MG Sport & Racing, the specialist cars division of MG Rover and separately owned by the Phoenix Four until it went into administration last May, appears to have been trading healthily since its parent’s collapse.

A report seen recently by Autocar suggests that since Phoenix lost control, the company has sold cars — mostly MG SVs — and components worth £520,000. And despite the fact that the administrators appear to have met unpaid bills worth around £650,000 since May, the division has apparently ended its troubled year with modest earnings of £118,000.

MG Sport & Racing has modern premises just outside the MG Rover compound at Longbridge, and remains in administration because it was not included in Nanjing Automotive’s recent purchase of the main MGR business from the administrators.
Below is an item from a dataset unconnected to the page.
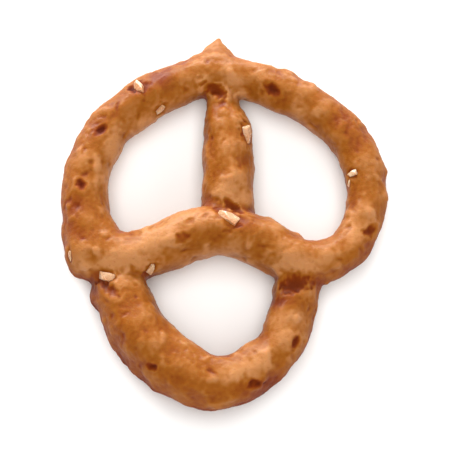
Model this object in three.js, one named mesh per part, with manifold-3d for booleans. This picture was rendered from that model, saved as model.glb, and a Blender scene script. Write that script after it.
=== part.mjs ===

Nanjing, which recently announced that it has begun to entertain approaches from British suitors other than its former favourite, GB Sports Cars, is believed to be determined to find a partner who can re-start Longbridge production of the MG ZT saloon as well as the MG TF. GB Sports is understood to be keen on solely making the TF, and to have negotiated supplies of suitable engines (believed to be Audi units) that comply with the Euro 4 emissions standards introduced at the end of this year.

Rover’s light but venerable K-series, whose manufacturing plant and design rights are in the process of being transported to a new Nanjing plant in China, complies only with outgoing Euro 3 standards.